We microstockers, as a community, are known to be extremely tolerant of agency antics when the agency has strong selling power.

And BigStock, 123RF and certainly Fotolia have that.

So the vast majority of us will do nothing.

And that’s ok.

This is just something to keep in mind when reviewing your subscription royalties at Fotolia and 123RF, particularly during slow EL months.

  • Eric B
    Posted at 12:09h, 04 June Reply

    So it sounds like we shouldn’t be checking that Extended License radio button when submitting work on Fotolia. That is the best way to protest it, correct?

    • Lee Torrens
      Posted at 12:21h, 04 June Reply

      That won’t do any good as they’re selling the rights of the other two ELs in their standard license anyway, so you can’t opt out of those.

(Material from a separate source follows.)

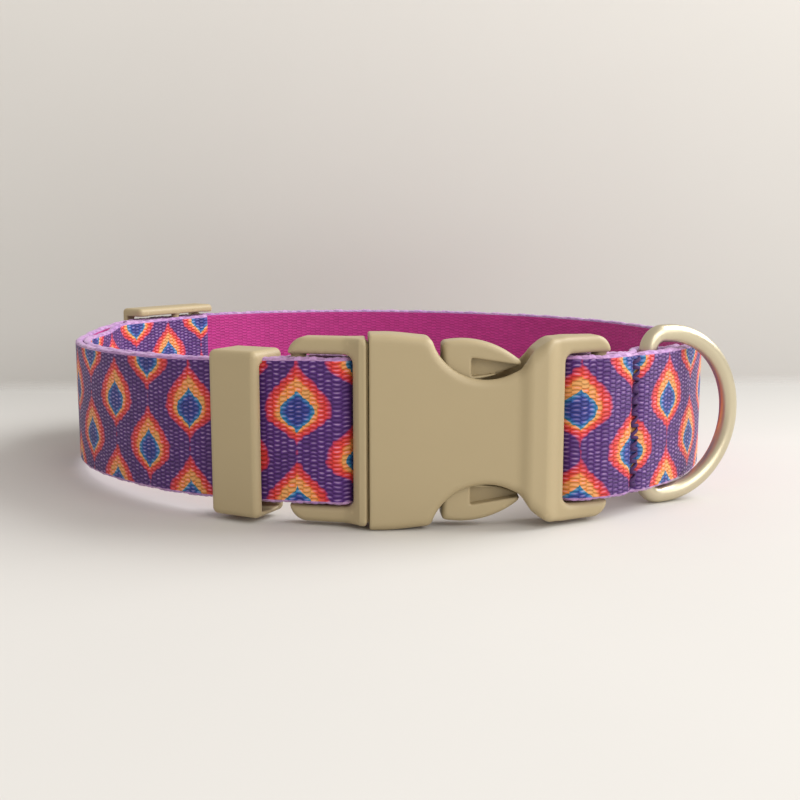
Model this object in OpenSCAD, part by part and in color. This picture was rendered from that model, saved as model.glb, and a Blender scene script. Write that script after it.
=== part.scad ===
// Adjustable flat webbing collar, closed into a ring and lying on its edge.
// Millimetres, +Z up. The buckle faces -Y and lies along X; the ring runs behind it.
// The origin is the centre of the whole collar's footprint, on the surface it rests on.

/* [Webbing] */
// Width of the webbing
web_w = 25; // [24:0.2:25.4]
// Thickness of one layer of webbing
web_t = 1.5; // [1.3:0.1:1.6]
// How much lower the webbing hangs away from the buckle
web_sag = 1.8; // [1.6:0.1:1.8]
// Gap between webbing pieces that move apart
web_gap = 0.3; // [0.2:0.1:0.5]

/* [Ring] */
// Radius of the right side, from the socket to the widest point
right_r = 62; // [60:1:64]
// Radius of the back
back_r = 70; // [68:1:74]
// Radius of the left end
left_r = 56; // [54:1:58]
// Radius of the flank between the plug and the left end
flank_r = 92; // [88:1:96]

/* [Buckle] */
// Height of the socket's mouth
mouth_h = 33; // [32.6:0.2:34]
// Height of the two slotted end frames
frame_h = 31.6; // [31:0.2:32]
// Thickness of the socket, front to back
body_t = 8.6; // [8.2:0.2:9.4]
// Length of the closed sleeve behind the mouth
sleeve_l = 11.7; // [11:0.1:12]
// Length of the socket body, up to where the end frame bends back
body_l = 29; // [28.6:0.2:30]
// Radius of the finger cut-outs
notch_r = 9.6; // [9:0.1:10]
// Thickness of the slotted end frames
frame_t = 4.6; // [4.2:0.2:5]
// Radius of the bars that carry the webbing
bar_r = 1.3; // [1.1:0.1:1.4]
// Backward bend of the socket's end frame, in degrees
socket_tilt = 14.5; // [10:0.5:18]
// Backward bend of the plug's end frame, in degrees
plug_tilt = 16; // [12:0.5:18]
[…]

      And given their earning power you’ll likely hurt yourself more than you hurt them.

      If you really want to protest, I believe there are more effective ways.

      • Eric B
        Posted at 12:30h, 04 June Reply

        Any suggestions?

    • Fotosenmeer
      Posted at 08:24h, 18 June Reply

      I am thinking it all over right now. One decission I made was clear after reading this blog and after looking the development of my downloads in the passed year at Fotolia and 123RF. I saw a strong increase in Subscription sales at Fotolia and 123RF.

      I changed my plans and skip uploading to these 2 . The most successfull images on these stock sites have or will be removed.

      I’m only uploading to iStock, ShutterStock, Canstock, Veer and Dreamstime from this moment on.

  • Sinisa B.
    Posted at 15:20h, 04 June Reply

    Yep! Good point! Ignorance of us contributors, that is true…
    We should promote our portfolios ONLY on agencies where is the best deal for us! I am trying to promote my portfolios only with +50% of royalties…
    Also after this Lee’s post my “promoting selection” will have one more condition, EL license rights!
    Thanks Lee!

  • Leslie Murray
    Posted at 11:26h, 05 June Reply

    Thank you for this blog. After getting two ELs on Fotolia for $4 each, I removed my top sellers from there. And yesterday, after logging on and finding an entire page of sales ranging from 23 cents to 27 cents, I wrote them a protest email and then began deleting my work, and after the next payout I will close my account. I am a professional, not a hobbyist, and I get more than that for my work. As long as enough of us keep our portfolios on sites like these, they’ll keep it up. I say No Thanks.

  • Jean-Marie
    Posted at 15:09h, 05 June Reply

    We could all wish a fair relationship with agencies but the reality so far is different. I fully agree with Lee that loads of contributors are not (fully) aware of the licensing conditions of each agency.

    To sell our images we need to go through agencies (expect Yuri so far) so as we can’t yet modify their general content provider contract rules, we should all realize that’s the way the market is.

    It’s kind of signing a loan by the bank or any insurance contract, we just sign because we need to. If we can’t find a better way to achieve our goals.

    I try to focus on the things I can improve to achieve better (sales) results instead of spending to much time fighting wind mills…

    The stock content industry is fast changing… maybe faster that we all know so let’s keep enjoying what we do or move on.

    • Leslie Murray
      Posted at 20:39h, 05 June Reply

      We might need to sell through agencies, but we don’t need to sell through agencies who devalue us and take advantage of us. At least I don’t! Let’s leave places like Fotolia to amateurs with usernames like “jasonsmom” who are all too thrilled just to see their work in use with no regard for remuneration.

      • Jean-Marie
        Posted at 23:07h, 05 June Reply

        Leslie, just saw an interesting post about Flickr and Getty:


        I don’t think that 80/20 of Getty is correct. But can Getty be considered as “a place for amateurs”…

        I understand what you mean and indeed each contributor is free to upload or not to any given agency. Lee making us aware of some not to “know” license conditions…

        • Cory
          Posted at 11:32h, 08 June Reply

          Interesting article. It’s definitely hard not to get handcuffed to these agencies once the revenue starts rolling in. They seem to be well aware of it too. It took me about a year and half to recover the lost income after I decided to leave both iStock and Fotolia.

          I think it was the right decision to leave both of them though, although everybody has to make those decisions using their own numbers. That said, it does feel a little bit like “Whack a Mole”. You get rid of one rotten agency and another one pops up.

          I guess the only way to really be insured that you get what you want is to sell your images yourself, but that has all kinds of new “fun” challenges as I’ve learned.

  • Leslie Murray
    Posted at 22:07h, 06 June Reply

    Interesting article, Jean-Marie. Thank you I mean merci!